When the kitchen diverges from Southern-fried mores, it's usually in an attempt to lighten the recipes (not unlike the Bynums' goal at their new organic quick-serve, Green Soul, across the street). Seemingly, this is accomplished by replacing pork with turkey in some of the dishes: The dark-green collards, braised in chicken stock and hot sauce, drew flavor from smoked turkey tails rather than ham hocks. Scented with Old Bay, crusty fried chicken livers arrived on a flow of caramelized-onion gravy flecked with bits of turkey bacon.
Detours to the Caribbean also diversify the menu's thematic flavor, not to mention match the thatched bamboo bathrooms and "Veranda," an enclosed, tiki-tabled gazebo stitched in bee lights.

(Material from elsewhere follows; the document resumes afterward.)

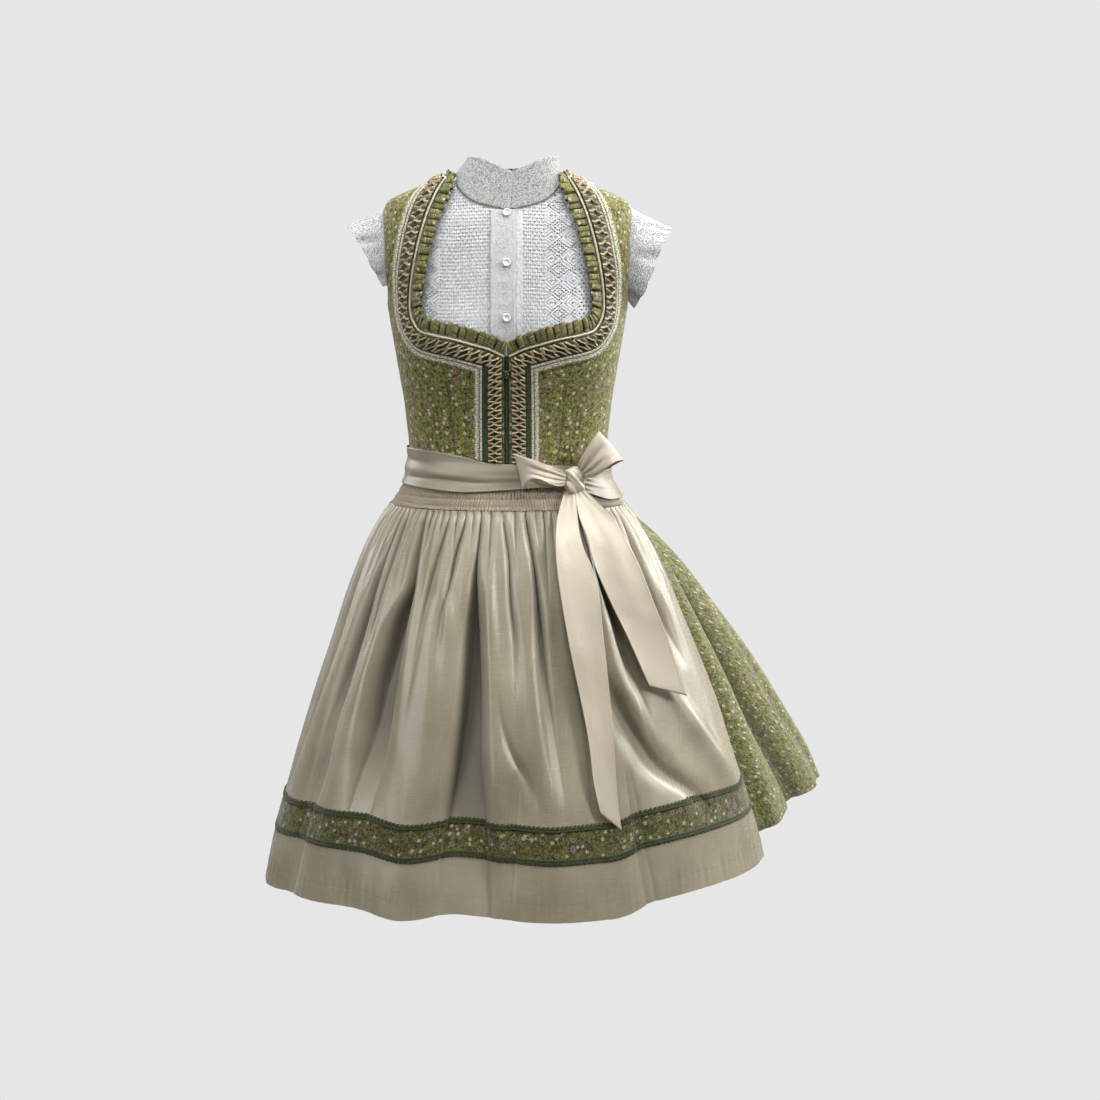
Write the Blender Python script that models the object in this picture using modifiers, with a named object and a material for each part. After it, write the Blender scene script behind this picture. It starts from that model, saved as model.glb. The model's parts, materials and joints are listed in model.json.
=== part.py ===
"""A worn dirndl: lace blouse, laced-trim bodice with its skirt, and an apron tied in a bow at the front.

Metres, +Z up, the front faces -Y and +X is the wearer's left. The origin lies midway between
the shoulder straps. Each piece of cloth is a wall of its own, laid on a general hollow figure.
"""

import math

import bmesh
import bpy
import numpy as np
from mathutils import Matrix, Vector
from mathutils.bvhtree import BVHTree

MM = 0.001

# The hollow figure that the clothes are cut for, from the neck down to the hips.
FIGURE = (
    # height, half width, front depth, back depth
    (-0.470, 0.168, 0.122, 0.122),
    (-0.440, 0.155, 0.112, 0.112),
    (-0.420, 0.142, 0.102, 0.100),
    (-0.390, 0.131, 0.093, 0.088),
    (-0.345, 0.132, 0.092, 0.084),
    (-0.290, 0.138, 0.097, 0.087),
    (-0.236, 0.147, 0.105, 0.092),
    (-0.194, 0.154, 0.109, 0.097),
    (-0.152, 0.161, 0.105, 0.101),
    (-0.100, 0.171, 0.095, 0.102),
    (-0.050, 0.169, 0.080, 0.094),
    (-0.026, 0.157, 0.069, 0.085),
    (-0.005, 0.110, 0.062, 0.075),
    (0.012, 0.072, 0.057, 0.062),
    (0.030, 0.062, 0.054, 0.056),
)
CUP_OUT, CUP_HEIGHT, CUP_RISE = 0.078, -0.205, 0.014
CUP_WIDE, CUP_TALL = 0.048, 0.052
SECTION_POWER = 0.86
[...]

Curried corn relish, an accent you'd expect to grace grilled fish at a Jamaican beach shack, appeared here as a sweet-and-spicy foil for fat fried oysters. Relish's pollo pando affected a quickie West Indies curry, naked chicken breasts iced like doughnuts with a coconut rum glaze. It tasted better than its ingredient list — the booze, plus white wine, heavy cream, curry powder, cumin, onion and applesauce — suggests.
For dessert, there's silky banana pudding with crushed vanilla wafers, a summery peach cobbler and red velvet cake, that "new" old Southern belle, prepared by local bakery Denise's Delicacies without pretense or faddishness. Not twisted or tweaked or repackaged as artisanal marshmallow or frozen yogurt — just layer upon layer of frankly scarlet cake, mortared with cream-cheese icing. Jaded dessert-mongers pick up their forks and smile.
Etta James, pegged here to a grenadine-bloodied orange-vodka concoction, couldn't have said it better herself: At last.
Relish | 7152 Ogontz Ave., 215-276-0170, relishphiladelphia.com. Dinner served Wed.-Thu., 5-10 p.m.; Fri., 5 p.m.-mid; Sat., 4 p.m.-mid; Sun., 4-9 p.m.; brunch served Sat.-Sun., 11 a.m.-2 p.m. Appetizers, $5.95-$12.95; entrées, $14.95-$25.95; desserts, $5.95-$6.95.